_WHAT NEEDS TO BE DONE_
Lift every line from the entries that includes the word "caption".
— START DATA FOR THE TASK —
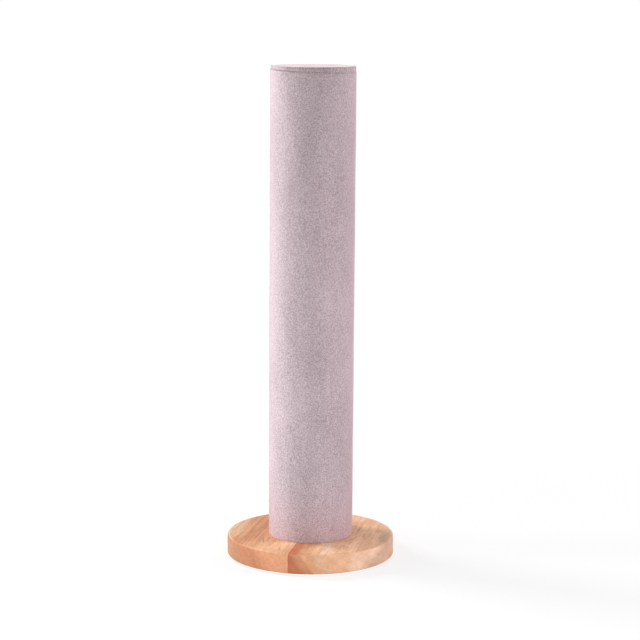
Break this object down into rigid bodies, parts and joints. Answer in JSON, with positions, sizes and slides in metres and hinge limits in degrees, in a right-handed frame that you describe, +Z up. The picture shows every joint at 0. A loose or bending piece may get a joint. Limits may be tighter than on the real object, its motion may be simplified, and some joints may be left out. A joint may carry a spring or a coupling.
{
  "type": "hair tie holder",
  "caption": "Free-standing hair tie holder: a straight velvet-covered column that ties slide over, bolted to a round wooden base on foam foot pads.",
  "frame": {"origin": "on the surface it stands on, under the column's axis: the bottom centre of the whole object", "axes": "+Z up along the column's axis; -Y is the front, where the picture's view comes from; +X is to the right in that view"},
  "size_m": [0.101, 0.101, 0.296],
  "materials": {
    "rubberwood_left": "clear satin lacquer over sanded rubberwood, warm orange-tan",
    "rubberwood_right": "clear satin lacquer over sanded rubberwood, lighter tan",
    "plug_wood": "bare turned softwood",
    "paperboard": "spiral-wound grey-brown paperboard, matt",
    "column_velvet": "short-pile dusty-pink velvet with a soft sheen",
    "cap_velvet": "short-pile dusty-pink velvet with a soft sheen",
    "zinc_steel": "bright zinc plate",
    "foot_foam": "fine closed-cell black foam"
  },
  "bodies": {
    "root": {"base_stave_left": "rubberwood_left", "base_stave_right": "rubberwood_right", "base_bolt": "zinc_steel", "bolt_washer": "zinc_steel", "insert_nut": "zinc_steel", "bottom_plug": "plug_wood", "column_tube": "paperboard", "column_fabric": "column_velvet", "top_plug": "plug_wood", "cap_board": "paperboard", "cap_fabric": "cap_velvet", "foot_pad_1": "foot_foam", "foot_pad_2": "foot_foam", "foot_pad_3": "foot_foam", "foot_pad_4": "foot_foam"}
  },
  "joints": []
}
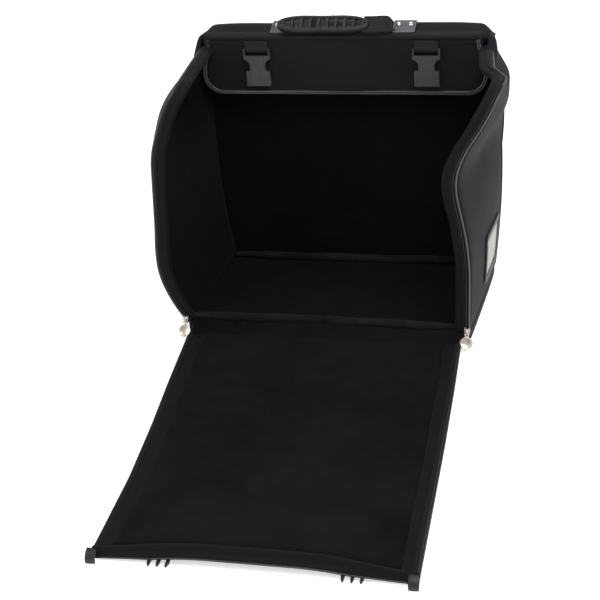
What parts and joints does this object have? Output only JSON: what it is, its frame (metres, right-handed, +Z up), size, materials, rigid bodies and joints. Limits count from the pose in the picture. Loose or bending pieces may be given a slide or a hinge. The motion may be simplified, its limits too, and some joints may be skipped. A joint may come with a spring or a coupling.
{
  "type": "accordion case",
  "caption": "Soft padded carrying case for an accordion, with a zipped front door folded down, a buckled top flap and a top handle.",
  "frame": {"origin": "on the floor under the middle of the base", "axes": "+X to the right, +Y to the back, +Z up"},
  "size_m": [0.6155, 0.879, 0.5179],
  "materials": {
    "board": "matte",
    "foam": "matte",
    "plush_lining": "plush",
    "woven_facing": "woven",
    "woven_cover": "woven",
    "piping": "semi-gloss",
    "glossy_binding": "gloss",
    "zip_tape": "woven",
    "leatherette": "satin",
    "rivet_metal": "polished",
    "webbing": "woven",
    "grip_plastic": "satin",
    "buckle_plastic": "satin",
    "label_frame": "satin",
    "card": "matte",
    "window_plastic": "clear",
    "slider_metal": "satin",
    "pull_metal": "pale satin"
  },
  "bodies": {
    "case": {"base_cover": "woven_cover", "base_board": "board", "base_foam": "foam", "base_lining": "plush_lining", "back_cover": "woven_cover", "back_foam": "foam", "back_lining": "plush_lining", "left_wall_cover": "woven_cover", "left_wall_foam": "foam", "left_wall_lining": "plush_lining", "right_wall_cover": "woven_cover", "right_wall_foam": "foam", "right_wall_lining": "plush_lining", "left_facing": "woven_facing", "right_facing": "woven_facing", "left_piping": "piping", "right_piping": "piping", "wall_zip_tapes": "zip_tape", "floor_back_seam": "plush_lining", "hinge_seam": "plush_lining", "top_cover": "woven_cover", "top_board": "board", "top_foam": "foam", "top_lining": "plush_lining", "left_handle_patch": "leatherette", "right_handle_patch": "leatherette", "handle_rivets": "rivet_metal", "left_handle_webbing": "webbing", "right_handle_webbing": "webbing", "label_frame": "label_frame", "label_card": "card", "label_window": "window_plastic"},
    "handle": {"handle_core": "webbing", "handle_grip": "grip_plastic"},
    "lower_door": {"lower_door_cover": "woven_cover", "lower_door_foam": "foam", "lower_door_lining": "plush_lining", "lower_door_borders": "woven_facing", "door_zip_tapes": "zip_tape"},
    "upper_door": {"upper_door_cover": "woven_cover", "upper_door_foam": "foam", "upper_door_lining": "plush_lining", "upper_door_borders": "woven_facing", "door_end_border": "woven_facing", "door_end_zip_tapes": "zip_tape", "zip_end_tabs": "leatherette", "strap_anchors": "webbing"},
    "left_strap": {"left_prong_buckle": "buckle_plastic"},
    "right_strap": {"right_prong_buckle": "buckle_plastic"},
    "flap": {"flap_cover": "woven_cover", "flap_foam": "foam", "flap_lining": "plush_lining", "flap_binding": "glossy_binding", "flap_straps": "webbing"},
    "left_socket": {"left_socket_buckle": "buckle_plastic"},
    "right_socket": {"right_socket_buckle": "buckle_plastic"},
    "left_slider": {"left_zip_slider": "slider_metal"},
    "right_slider": {"right_zip_slider": "slider_metal"},
    "left_pull": {"left_zip_pull": "pull_metal"},
    "right_pull": {"right_zip_pull": "pull_metal"}
  },
  "joints": [
    {"name": "door_fold", "type": "hinge", "parent": "case", "child": "lower_door", "pos_m": [0, -0.127, 0.021], "axis": [-1, 0, 0], "range_deg": [0, 90]},
    {"name": "door_bend", "type": "hinge", "parent": "lower_door", "child": "upper_door", "pos_m": [0, -0.5767, 0.016], "axis": [-1, 0, 0], "range_deg": [0, 90]},
    {"name": "flap_lift", "type": "hinge", "parent": "case", "child": "flap", "pos_m": [0, 0.0685, 0.4865], "axis": [-1, 0, 0], "range_deg": [0, 120]},
    {"name": "handle_lift", "type": "slide", "parent": "case", "child": "handle", "axis": [0, 0, 1], "range_m": [0, 0.03]},
    {"name": "left_socket_swing", "type": "hinge", "parent": "flap", "child": "left_socket", "pos_m": [-0.148, 0.0634, 0.4655], "axis": [-1, 0, 0], "range_deg": [0, 150]},
    {"name": "right_socket_swing", "type": "hinge", "parent": "flap", "child": "right_socket", "pos_m": [0.148, 0.0634, 0.4655], "axis": [-1, 0, 0], "range_deg": [0, 150]},
    {"name": "left_strap_swing", "type": "hinge", "parent": "upper_door", "child": "left_strap", "pos_m": [-0.14, -0.664, 0.005], "axis": [1, 0, 0], "range_deg": [0, 90]},
    {"name": "right_strap_swing", "type": "hinge", "parent": "upper_door", "child": "right_strap", "pos_m": [0.14, -0.664, 0.005], "axis": [1, 0, 0], "range_deg": [0, 90]},
    {"name": "left_zip_slide", "type": "slide", "parent": "case", "child": "left_slider", "axis": [-0.3166, 0, 0.9486], "range_m": [0, 0.11]},
    {"name": "right_zip_slide", "type": "slide", "parent": "case", "child": "right_slider", "axis": [0, 0, 1], "range_m": [0, 0.18]},
    {"name": "left_pull_swing", "type": "hinge", "parent": "left_slider", "child": "left_pull", "pos_m": [-0.27327, -0.1364, 0.031], "axis": [-1, 0, 0], "range_deg": [-30, 130]},
    {"name": "right_pull_swing", "type": "hinge", "parent": "right_slider", "child": "right_pull", "pos_m": [0.23008, -0.1364, 0.031], "axis": [-1, 0, 0], "range_deg": [-30, 130]}
  ]
}
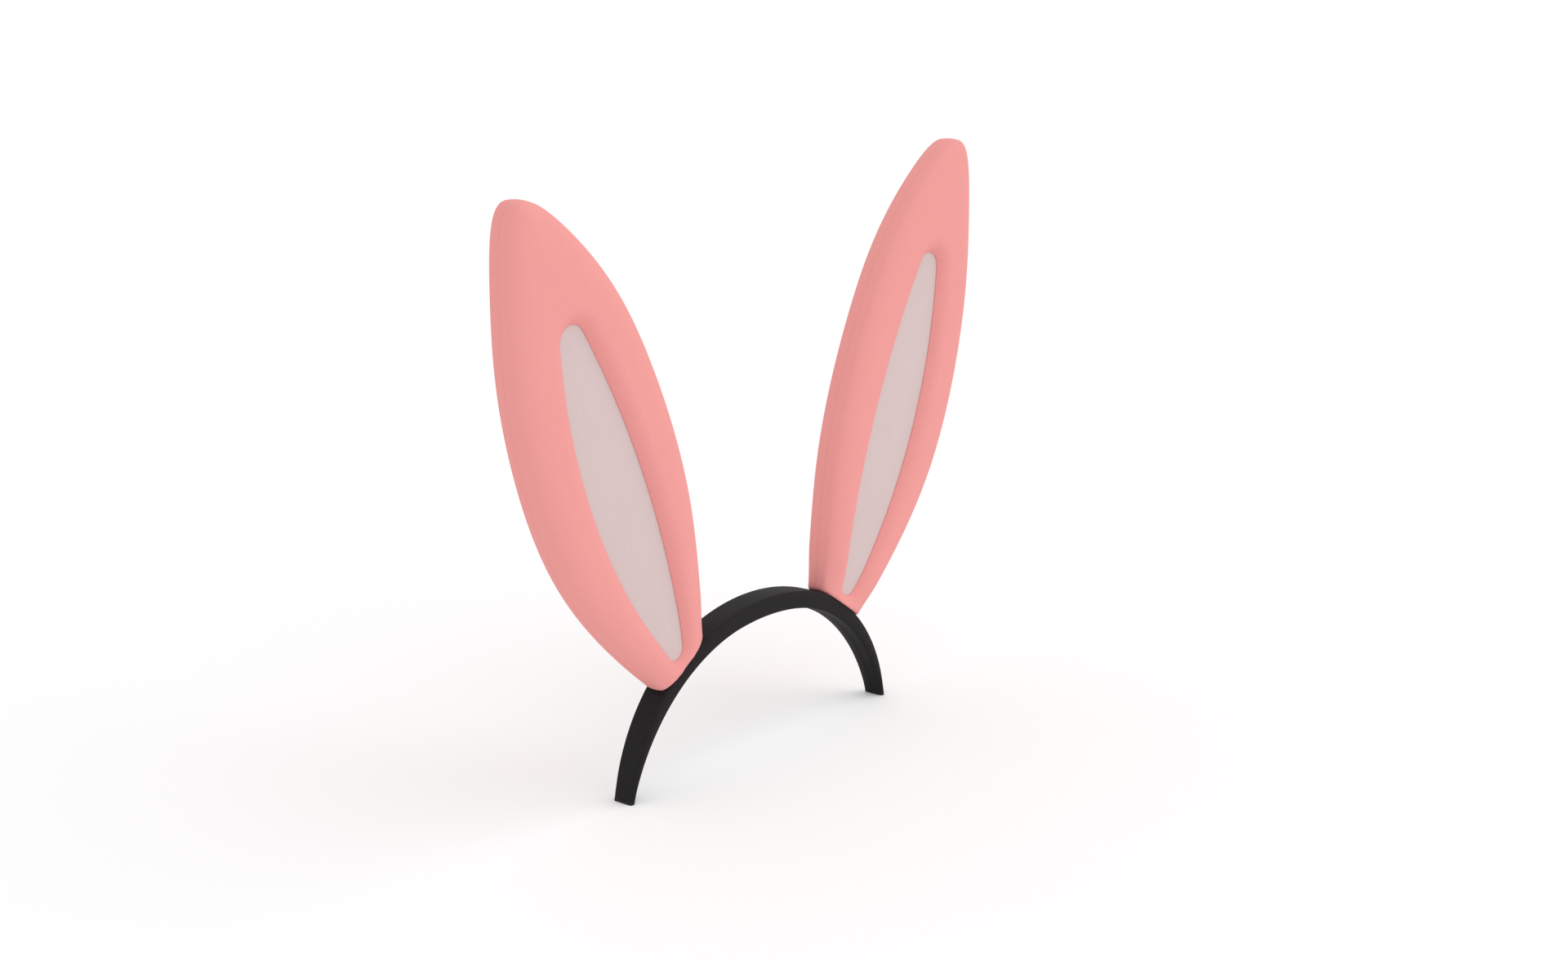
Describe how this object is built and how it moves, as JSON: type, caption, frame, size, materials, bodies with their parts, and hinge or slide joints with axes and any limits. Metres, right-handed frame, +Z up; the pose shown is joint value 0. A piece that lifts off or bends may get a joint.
— END DATA FOR THE TASK —
_WRITTEN SOLUTION_
  "caption": "Free-standing hair tie holder: a straight velvet-covered column that ties slide over, bolted to a round wooden base on foam foot pads.",
  "caption": "Soft padded carrying case for an accordion, with a zipped front door folded down, a buckled top flap and a top handle.",
Describe how this object is built and how it moves, as JSON: type, caption, frame, size, materials, bodies with their parts, and hinge or slide joints with axes and any limits. Metres, right-handed frame, +Z up; the pose shown is joint value 0. A piece that lifts off or bends may get a joint.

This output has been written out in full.